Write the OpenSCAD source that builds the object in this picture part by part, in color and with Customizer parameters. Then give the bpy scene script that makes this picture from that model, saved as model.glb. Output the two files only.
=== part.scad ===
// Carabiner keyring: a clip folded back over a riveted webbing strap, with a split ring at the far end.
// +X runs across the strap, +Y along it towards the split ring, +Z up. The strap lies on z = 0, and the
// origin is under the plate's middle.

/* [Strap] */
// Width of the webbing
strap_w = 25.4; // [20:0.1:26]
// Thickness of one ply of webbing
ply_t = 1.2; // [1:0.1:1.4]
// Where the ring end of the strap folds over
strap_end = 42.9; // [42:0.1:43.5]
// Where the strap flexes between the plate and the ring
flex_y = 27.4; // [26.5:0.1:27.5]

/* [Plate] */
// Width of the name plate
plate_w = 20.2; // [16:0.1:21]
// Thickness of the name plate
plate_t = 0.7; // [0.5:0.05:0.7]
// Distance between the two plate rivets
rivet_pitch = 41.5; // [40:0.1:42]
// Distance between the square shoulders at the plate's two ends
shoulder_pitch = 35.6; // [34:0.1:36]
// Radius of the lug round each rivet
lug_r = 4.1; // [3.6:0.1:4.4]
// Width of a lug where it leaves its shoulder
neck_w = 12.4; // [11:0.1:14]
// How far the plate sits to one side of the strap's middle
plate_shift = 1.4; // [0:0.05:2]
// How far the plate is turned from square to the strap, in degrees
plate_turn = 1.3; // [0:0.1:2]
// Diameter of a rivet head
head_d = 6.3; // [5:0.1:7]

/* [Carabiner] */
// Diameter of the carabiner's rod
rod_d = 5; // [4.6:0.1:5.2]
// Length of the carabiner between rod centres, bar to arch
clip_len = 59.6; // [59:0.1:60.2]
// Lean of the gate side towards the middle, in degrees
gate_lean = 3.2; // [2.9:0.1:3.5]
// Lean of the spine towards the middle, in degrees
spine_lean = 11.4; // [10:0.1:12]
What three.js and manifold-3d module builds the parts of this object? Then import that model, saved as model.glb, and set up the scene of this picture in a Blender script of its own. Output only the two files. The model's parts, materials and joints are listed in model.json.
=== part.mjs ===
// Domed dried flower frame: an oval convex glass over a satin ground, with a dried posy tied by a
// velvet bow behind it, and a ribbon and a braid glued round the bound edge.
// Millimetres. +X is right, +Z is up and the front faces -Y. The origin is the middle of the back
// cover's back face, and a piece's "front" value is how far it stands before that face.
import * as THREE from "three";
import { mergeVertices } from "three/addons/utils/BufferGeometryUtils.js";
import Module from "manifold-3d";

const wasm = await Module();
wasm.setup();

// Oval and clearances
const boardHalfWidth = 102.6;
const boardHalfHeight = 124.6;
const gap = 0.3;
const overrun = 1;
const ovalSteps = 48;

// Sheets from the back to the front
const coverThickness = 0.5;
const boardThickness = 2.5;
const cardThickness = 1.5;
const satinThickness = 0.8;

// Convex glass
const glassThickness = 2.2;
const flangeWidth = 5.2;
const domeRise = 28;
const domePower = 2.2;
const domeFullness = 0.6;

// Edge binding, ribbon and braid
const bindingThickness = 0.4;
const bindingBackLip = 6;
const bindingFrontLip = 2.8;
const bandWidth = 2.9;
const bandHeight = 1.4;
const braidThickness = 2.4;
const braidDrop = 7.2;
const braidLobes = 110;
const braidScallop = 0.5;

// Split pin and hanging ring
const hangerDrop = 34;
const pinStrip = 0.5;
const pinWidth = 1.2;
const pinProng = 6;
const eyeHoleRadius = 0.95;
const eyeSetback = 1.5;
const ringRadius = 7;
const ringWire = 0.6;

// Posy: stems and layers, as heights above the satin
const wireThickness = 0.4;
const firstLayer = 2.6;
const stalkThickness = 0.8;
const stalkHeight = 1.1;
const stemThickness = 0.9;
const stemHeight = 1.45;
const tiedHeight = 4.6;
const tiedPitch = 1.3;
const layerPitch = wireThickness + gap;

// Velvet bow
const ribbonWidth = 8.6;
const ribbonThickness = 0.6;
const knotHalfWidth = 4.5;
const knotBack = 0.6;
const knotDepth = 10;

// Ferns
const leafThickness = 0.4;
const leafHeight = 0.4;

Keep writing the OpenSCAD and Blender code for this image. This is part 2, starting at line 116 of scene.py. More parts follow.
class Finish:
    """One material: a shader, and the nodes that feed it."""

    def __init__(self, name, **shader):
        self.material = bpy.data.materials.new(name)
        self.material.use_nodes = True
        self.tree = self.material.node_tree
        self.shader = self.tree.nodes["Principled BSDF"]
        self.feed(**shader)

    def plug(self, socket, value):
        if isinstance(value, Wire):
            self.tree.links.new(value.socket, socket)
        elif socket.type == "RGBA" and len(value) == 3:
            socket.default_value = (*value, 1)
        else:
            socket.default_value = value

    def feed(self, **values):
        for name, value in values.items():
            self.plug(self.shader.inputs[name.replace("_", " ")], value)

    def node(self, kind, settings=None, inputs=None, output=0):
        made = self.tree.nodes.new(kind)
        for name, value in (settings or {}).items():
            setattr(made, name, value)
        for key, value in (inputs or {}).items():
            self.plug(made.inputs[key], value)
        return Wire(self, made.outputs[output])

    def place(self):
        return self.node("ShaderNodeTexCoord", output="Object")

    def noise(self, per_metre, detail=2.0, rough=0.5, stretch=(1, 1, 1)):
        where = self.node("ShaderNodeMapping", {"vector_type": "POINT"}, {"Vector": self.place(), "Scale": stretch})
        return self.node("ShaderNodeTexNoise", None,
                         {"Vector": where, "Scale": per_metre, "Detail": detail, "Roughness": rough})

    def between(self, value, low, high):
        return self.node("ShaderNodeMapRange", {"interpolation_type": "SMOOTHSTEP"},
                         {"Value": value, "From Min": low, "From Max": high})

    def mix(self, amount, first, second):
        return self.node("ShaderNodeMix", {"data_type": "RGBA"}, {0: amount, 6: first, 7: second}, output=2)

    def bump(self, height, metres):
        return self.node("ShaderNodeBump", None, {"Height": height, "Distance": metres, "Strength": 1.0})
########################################
What you have to do:
In this exercise, repeat all entries exactly.

The result:
Write the OpenSCAD source that builds the object in this picture part by part, in color and with Customizer parameters. Then give the bpy scene script that makes this picture from that model, saved as model.glb. Output the two files only.
=== part.scad ===
// Carabiner keyring: a clip folded back over a riveted webbing strap, with a split ring at the far end.
// +X runs across the strap, +Y along it towards the split ring, +Z up. The strap lies on z = 0, and the
// origin is under the plate's middle.

/* [Strap] */
// Width of the webbing
strap_w = 25.4; // [20:0.1:26]
// Thickness of one ply of webbing
ply_t = 1.2; // [1:0.1:1.4]
// Where the ring end of the strap folds over
strap_end = 42.9; // [42:0.1:43.5]
// Where the strap flexes between the plate and the ring
flex_y = 27.4; // [26.5:0.1:27.5]

/* [Plate] */
// Width of the name plate
plate_w = 20.2; // [16:0.1:21]
// Thickness of the name plate
plate_t = 0.7; // [0.5:0.05:0.7]
// Distance between the two plate rivets
rivet_pitch = 41.5; // [40:0.1:42]
// Distance between the square shoulders at the plate's two ends
shoulder_pitch = 35.6; // [34:0.1:36]
// Radius of the lug round each rivet
lug_r = 4.1; // [3.6:0.1:4.4]
// Width of a lug where it leaves its shoulder
neck_w = 12.4; // [11:0.1:14]
// How far the plate sits to one side of the strap's middle
plate_shift = 1.4; // [0:0.05:2]
// How far the plate is turned from square to the strap, in degrees
plate_turn = 1.3; // [0:0.1:2]
// Diameter of a rivet head
head_d = 6.3; // [5:0.1:7]

/* [Carabiner] */
// Diameter of the carabiner's rod
rod_d = 5; // [4.6:0.1:5.2]
// Length of the carabiner between rod centres, bar to arch
clip_len = 59.6; // [59:0.1:60.2]
// Lean of the gate side towards the middle, in degrees
gate_lean = 3.2; // [2.9:0.1:3.5]
// Lean of the spine towards the middle, in degrees
spine_lean = 11.4; // [10:0.1:12]
What three.js and manifold-3d module builds the parts of this object? Then import that model, saved as model.glb, and set up the scene of this picture in a Blender script of its own. Output only the two files. The model's parts, materials and joints are listed in model.json.
=== part.mjs ===
// Domed dried flower frame: an oval convex glass over a satin ground, with a dried posy tied by a
// velvet bow behind it, and a ribbon and a braid glued round the bound edge.
// Millimetres. +X is right, +Z is up and the front faces -Y. The origin is the middle of the back
// cover's back face, and a piece's "front" value is how far it stands before that face.
import * as THREE from "three";
import { mergeVertices } from "three/addons/utils/BufferGeometryUtils.js";
import Module from "manifold-3d";

const wasm = await Module();
wasm.setup();

// Oval and clearances
const boardHalfWidth = 102.6;
const boardHalfHeight = 124.6;
const gap = 0.3;
const overrun = 1;
const ovalSteps = 48;

// Sheets from the back to the front
const coverThickness = 0.5;
const boardThickness = 2.5;
const cardThickness = 1.5;
const satinThickness = 0.8;

// Convex glass
const glassThickness = 2.2;
const flangeWidth = 5.2;
const domeRise = 28;
const domePower = 2.2;
const domeFullness = 0.6;

// Edge binding, ribbon and braid
const bindingThickness = 0.4;
const bindingBackLip = 6;
const bindingFrontLip = 2.8;
const bandWidth = 2.9;
const bandHeight = 1.4;
const braidThickness = 2.4;
const braidDrop = 7.2;
const braidLobes = 110;
const braidScallop = 0.5;

// Split pin and hanging ring
const hangerDrop = 34;
const pinStrip = 0.5;
const pinWidth = 1.2;
const pinProng = 6;
const eyeHoleRadius = 0.95;
const eyeSetback = 1.5;
const ringRadius = 7;
const ringWire = 0.6;

// Posy: stems and layers, as heights above the satin
const wireThickness = 0.4;
const firstLayer = 2.6;
const stalkThickness = 0.8;
const stalkHeight = 1.1;
const stemThickness = 0.9;
const stemHeight = 1.45;
const tiedHeight = 4.6;
const tiedPitch = 1.3;
const layerPitch = wireThickness + gap;

// Velvet bow
const ribbonWidth = 8.6;
const ribbonThickness = 0.6;
const knotHalfWidth = 4.5;
const knotBack = 0.6;
const knotDepth = 10;

// Ferns
const leafThickness = 0.4;
const leafHeight = 0.4;

Keep writing the OpenSCAD and Blender code for this image. This is part 2, starting at line 116 of scene.py. More parts follow.
class Finish:
    """One material: a shader, and the nodes that feed it."""

    def __init__(self, name, **shader):
        self.material = bpy.data.materials.new(name)
        self.material.use_nodes = True
        self.tree = self.material.node_tree
        self.shader = self.tree.nodes["Principled BSDF"]
        self.feed(**shader)

    def plug(self, socket, value):
        if isinstance(value, Wire):
            self.tree.links.new(value.socket, socket)
        elif socket.type == "RGBA" and len(value) == 3:
            socket.default_value = (*value, 1)
        else:
            socket.default_value = value

    def feed(self, **values):
        for name, value in values.items():
            self.plug(self.shader.inputs[name.replace("_", " ")], value)

    def node(self, kind, settings=None, inputs=None, output=0):
        made = self.tree.nodes.new(kind)
        for name, value in (settings or {}).items():
            setattr(made, name, value)
        for key, value in (inputs or {}).items():
            self.plug(made.inputs[key], value)
        return Wire(self, made.outputs[output])

    def place(self):
        return self.node("ShaderNodeTexCoord", output="Object")

    def noise(self, per_metre, detail=2.0, rough=0.5, stretch=(1, 1, 1)):
        where = self.node("ShaderNodeMapping", {"vector_type": "POINT"}, {"Vector": self.place(), "Scale": stretch})
        return self.node("ShaderNodeTexNoise", None,
                         {"Vector": where, "Scale": per_metre, "Detail": detail, "Roughness": rough})

    def between(self, value, low, high):
        return self.node("ShaderNodeMapRange", {"interpolation_type": "SMOOTHSTEP"},
                         {"Value": value, "From Min": low, "From Max": high})

    def mix(self, amount, first, second):
        return self.node("ShaderNodeMix", {"data_type": "RGBA"}, {0: amount, 6: first, 7: second}, output=2)

    def bump(self, height, metres):
        return self.node("ShaderNodeBump", None, {"Height": height, "Distance": metres, "Strength": 1.0})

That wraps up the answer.